- Exercise description: Begin at the first line below and copy each line exactly, ending with the line where "return finish.mix(cloud *" appears.

- Source data:
-----

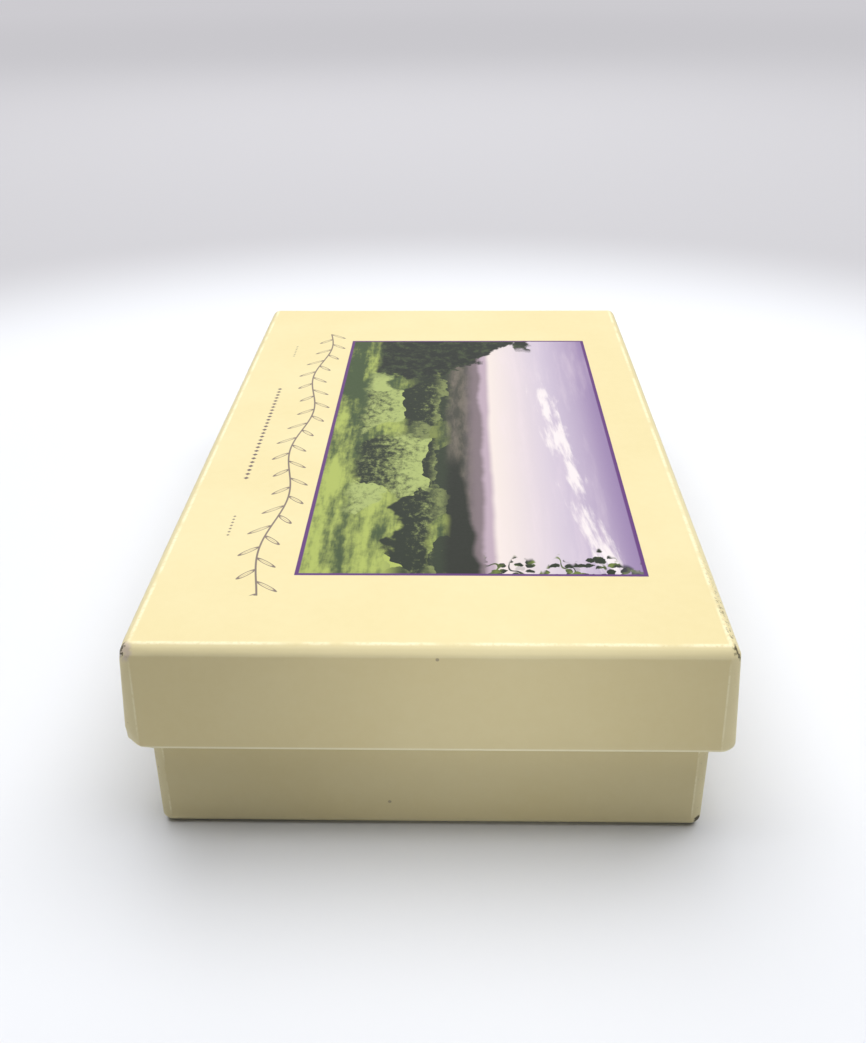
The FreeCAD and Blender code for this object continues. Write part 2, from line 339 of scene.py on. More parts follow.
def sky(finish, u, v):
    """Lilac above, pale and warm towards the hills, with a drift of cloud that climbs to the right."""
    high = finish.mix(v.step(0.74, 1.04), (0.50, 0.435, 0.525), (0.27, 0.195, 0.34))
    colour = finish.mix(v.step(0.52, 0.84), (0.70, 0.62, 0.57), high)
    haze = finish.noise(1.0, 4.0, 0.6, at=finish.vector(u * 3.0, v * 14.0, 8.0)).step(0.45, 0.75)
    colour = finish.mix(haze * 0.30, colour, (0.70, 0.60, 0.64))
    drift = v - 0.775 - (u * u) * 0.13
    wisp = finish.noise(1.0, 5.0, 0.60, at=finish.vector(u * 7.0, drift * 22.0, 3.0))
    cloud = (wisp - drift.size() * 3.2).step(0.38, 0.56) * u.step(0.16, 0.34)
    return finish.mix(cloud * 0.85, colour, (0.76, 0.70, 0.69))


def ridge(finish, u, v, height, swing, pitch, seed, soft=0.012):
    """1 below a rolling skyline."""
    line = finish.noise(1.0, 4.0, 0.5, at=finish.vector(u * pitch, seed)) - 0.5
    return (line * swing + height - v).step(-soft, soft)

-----

- Task result:
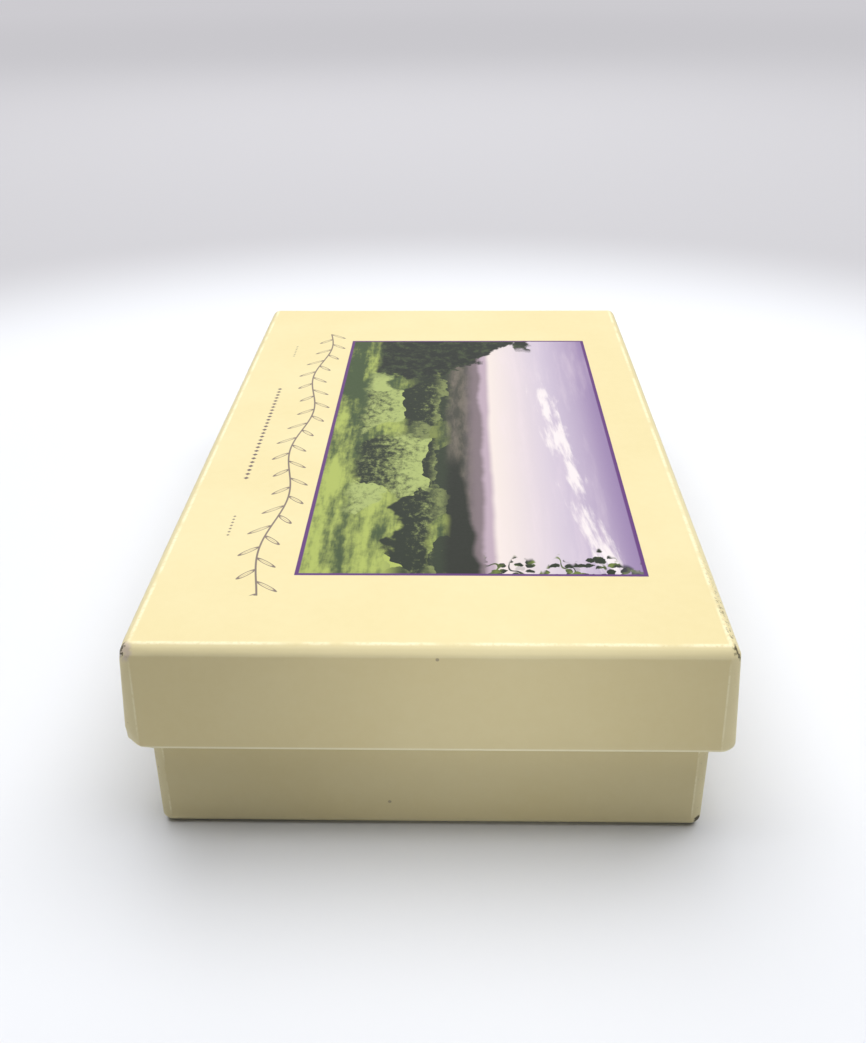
The FreeCAD and Blender code for this object continues. Write part 2, from line 339 of scene.py on. More parts follow.
def sky(finish, u, v):
    """Lilac above, pale and warm towards the hills, with a drift of cloud that climbs to the right."""
    high = finish.mix(v.step(0.74, 1.04), (0.50, 0.435, 0.525), (0.27, 0.195, 0.34))
    colour = finish.mix(v.step(0.52, 0.84), (0.70, 0.62, 0.57), high)
    haze = finish.noise(1.0, 4.0, 0.6, at=finish.vector(u * 3.0, v * 14.0, 8.0)).step(0.45, 0.75)
    colour = finish.mix(haze * 0.30, colour, (0.70, 0.60, 0.64))
    drift = v - 0.775 - (u * u) * 0.13
    wisp = finish.noise(1.0, 5.0, 0.60, at=finish.vector(u * 7.0, drift * 22.0, 3.0))
    cloud = (wisp - drift.size() * 3.2).step(0.38, 0.56) * u.step(0.16, 0.34)
    return finish.mix(cloud * 0.85, colour, (0.76, 0.70, 0.69))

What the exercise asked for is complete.